A small rigid spherical ball of mass \( M \) is dropped in a long vertical tube containing glycerine. The velocity of the ball becomes constant after some time. If the density of glycerine is half of the density of the ball, then the viscous force acting on the ball will be (consider \( g \) as acceleration due to gravity):
Show Hint
When the terminal velocity is reached, the drag force equals the weight of the object. For spherical objects in a viscous medium, use Stokes' law to calculate drag force and balance it with gravitational force to find terminal velocity.
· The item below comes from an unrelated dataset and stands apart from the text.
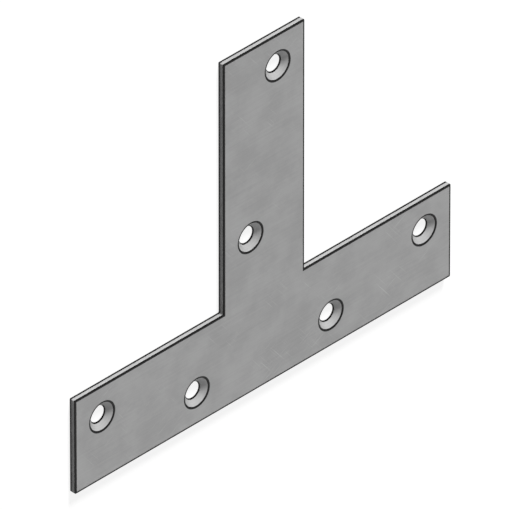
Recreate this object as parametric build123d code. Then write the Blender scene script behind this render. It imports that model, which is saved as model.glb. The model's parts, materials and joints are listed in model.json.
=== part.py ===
from build123d import *

import os

# A T-shaped joining plate for framing extrusions: one flat steel blank with six countersunk screw holes.
# The plate lies on its back face in the XY plane. The bar runs along X, the stem rises from the middle of the
# bar along +Y, and the countersinks open upwards, along +Z. The origin is on the back face, where the centre
# lines of the bar and the stem cross. All sizes are in millimetres.

# The blank: a bar and a stem of one width, cut from sheet.
THICKNESS = 2.0
ARM_WIDTH = 30.0
BAR_LENGTH = 140.0
OVERALL_HEIGHT = 110.0  # from the lower edge of the bar to the top of the stem
STEM_LENGTH = OVERALL_HEIGHT - ARM_WIDTH

# The corners are crisp. Tumbling breaks the sharp edges of both faces, the front's a little more.
CORNER_RADIUS = 0.3
FRONT_EDGE_RADIUS = 0.2
BACK_EDGE_RADIUS = 0.1
MOUTH_EDGE_RADIUS = 0.1

# The screw holes: each countersink runs almost through the sheet and leaves a hair of straight wall behind.
HOLE_DIAMETER = 5.0
STRAIGHT_WALL = 0.1
COUNTERSINK_ANGLE = 90.0
COUNTERSINK_DEPTH = THICKNESS - STRAIGHT_WALL
COUNTERSINK_DIAMETER = HOLE_DIAMETER + 2 * COUNTERSINK_DEPTH  # a 90 degree cone widens by twice its depth

# The holes zigzag, so that neighbours never lie on one line of the sheet. Each stands off its arm's centre
# line by a sixth of the arm's width.
ZIGZAG = ARM_WIDTH / 6
END_MARGIN = 10.0  # from the free end of an arm to its last hole
BAR_HOLE_STEP = 35.0  # from the last hole of the bar to the next one inwards
STEM_HOLE_STEP = 50.0  # from the last hole of the stem to the next one down

BAR_OUTER_X = BAR_LENGTH / 2 - END_MARGIN
BAR_INNER_X = BAR_OUTER_X - BAR_HOLE_STEP
STEM_UPPER_Y = ARM_WIDTH / 2 + STEM_LENGTH - END_MARGIN
STEM_LOWER_Y = STEM_UPPER_Y - STEM_HOLE_STEP


def hole_centres():
    """The six hole centres: two mirrored pairs in the bar, and two in the stem."""
    bar = [(side * BAR_OUTER_X, ZIGZAG) for side in (-1, 1)]
    bar += [(side * BAR_INNER_X, -ZIGZAG) for side in (-1, 1)]
    stem = [(-ZIGZAG, STEM_LOWER_Y), (ZIGZAG, STEM_UPPER_Y)]
    return bar + stem


def cut_blank():
    """The T outline, cut from sheet, with the edges of both faces broken."""
    with BuildPart() as blank:
        with BuildSketch() as outline:
            Rectangle(BAR_LENGTH, ARM_WIDTH)
            with Locations((0, ARM_WIDTH / 2)):
                Rectangle(ARM_WIDTH, STEM_LENGTH, align=(Align.CENTER, Align.MIN))
            fillet(outline.vertices(), CORNER_RADIUS)
        extrude(amount=THICKNESS)
        fillet(blank.faces().sort_by(Axis.Z)[-1].outer_wire().edges(), FRONT_EDGE_RADIUS)
        fillet(blank.faces().sort_by(Axis.Z)[0].outer_wire().edges(), BACK_EDGE_RADIUS)
    return blank.part


def make_joining_plate():
    """The blank with its six countersunk holes, each with a lightly broken mouth."""
    with BuildPart() as plate:
        add(cut_blank())
        with Locations(Plane.XY.offset(THICKNESS)):
            with Locations(*hole_centres()):
                CounterSinkHole(
                    radius=HOLE_DIAMETER / 2,
                    counter_sink_radius=COUNTERSINK_DIAMETER / 2,
                    counter_sink_angle=COUNTERSINK_ANGLE,
                    depth=THICKNESS,
                )
        fillet(plate.faces().sort_by(Axis.Z)[-1].inner_wires().edges(), MOUTH_EDGE_RADIUS)
    return plate.part


os.makedirs("parts", exist_ok=True)
export_step(make_joining_plate(), "parts/joining_plate.step")
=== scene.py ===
import json

import bpy
import numpy as np
from mathutils import Matrix, Vector


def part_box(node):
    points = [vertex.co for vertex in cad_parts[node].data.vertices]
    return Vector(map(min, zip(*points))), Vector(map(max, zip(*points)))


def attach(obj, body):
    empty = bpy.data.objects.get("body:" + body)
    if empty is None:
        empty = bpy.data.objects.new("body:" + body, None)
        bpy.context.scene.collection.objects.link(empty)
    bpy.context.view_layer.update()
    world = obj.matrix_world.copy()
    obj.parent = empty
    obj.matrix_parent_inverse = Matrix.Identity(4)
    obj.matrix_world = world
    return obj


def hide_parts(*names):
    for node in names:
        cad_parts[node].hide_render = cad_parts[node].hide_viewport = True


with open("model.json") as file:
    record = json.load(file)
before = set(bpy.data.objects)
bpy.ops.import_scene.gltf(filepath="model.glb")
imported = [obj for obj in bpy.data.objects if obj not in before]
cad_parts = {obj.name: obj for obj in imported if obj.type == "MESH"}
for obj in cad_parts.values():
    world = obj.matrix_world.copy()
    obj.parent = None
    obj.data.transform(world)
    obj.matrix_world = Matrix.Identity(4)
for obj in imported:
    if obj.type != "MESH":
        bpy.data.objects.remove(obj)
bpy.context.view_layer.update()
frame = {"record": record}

# ---- The sheet --------------------------------------------------------------------------------------
# The plate is one piece of 2 mm cold-rolled steel sheet, cut to a T. Both faces keep the grain that the
# rollers gave them, along the bar, under a thin dull coat of zinc. Tumbling and handling leave it lightly
# clouded, with a few fine scuffs.

low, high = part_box("joining_plate")
BAR_END, ARM_HALF, STEM_END, THICKNESS = high.x, -low.y, high.y, high.z
CELL = ARM_HALF / 24  # the pitch of the lattice on which the outline and the hole fields lie
HOLES = [mount for mount in frame["record"]["mounts"] if mount["kind"] == "bore"]
FIELD_HALF = 8 * CELL  # half of the square of the face that is worked out round each hole

# One row of numbers for each corner of each face: its place, its normal, its run and its edge shade. The run
# is how far along and how far across its own band of the surface it is, and the edge shade is 1 on painted
# shade.
PLACE, NORMAL, RUN, EDGE_SHADE = slice(0, 3), slice(3, 6), slice(6, 8), 8

DULL_ZINC = (0.325, 0.325, 0.325, 1)
CLOUDED_ZINC = (0.3, 0.3, 0.3, 1)
SCUFFED_ZINC = (0.42, 0.42, 0.42, 1)
# Painted shade: near-black, laid as dark lines along the edges, at the foot of the wall and in the bores
PAINTED_SHADE_GREY = (0.015, 0.015, 0.015, 1)
EDGE_SHADE_ROUGHNESS = 0.55
LEAST_EDGE_SHADE = 0.6  # the least that the noise leaves of the edge shade, which makes the painted shade's border ragged
GRAIN_LENGTH, GRAIN_WIDTH = 0.022, 0.00066  # of the noise's shapes, and so are the next two
SCUFF_LENGTH, SCUFF_WIDTH = 0.014, 0.00026


def corner_rows(place, normal, run, edge_shade):
    """Stacks the four kinds of value on the last axis, each spread to the shape of the places."""
    shape = place.shape[:-1]
    parts = [np.broadcast_to(part, shape + (width,)) for part, width in ((place, 3), (normal, 3), (run, 2))]
    return np.concatenate(parts + [np.broadcast_to(edge_shade, shape)[..., None]], axis=-1)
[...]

Upon reaching terminal velocity, the ball experiences zero net force. This condition implies that the viscous drag force \( F_d \) is equal in magnitude to the ball's weight:
\[
F_d = Mg
\]
For an object moving in a viscous fluid, Stokes' law describes the drag force:
\[
F_d = 6 \pi \eta r v
\]
Here, \( \eta \) represents the medium's viscosity, \( r \) is the ball's radius, and \( v \) is its velocity. Terminal velocity is achieved when the gravitational force pulling the object downwards is counteracted by the opposing viscous force. Given that the glycerine's density is half that of the ball, the drag force \( F_d \) at terminal velocity is equivalent to the ball's weight, \( Mg \).
Therefore, the viscous force on the ball is \( Mg \). The correct answer is \( \boxed{Mg} \).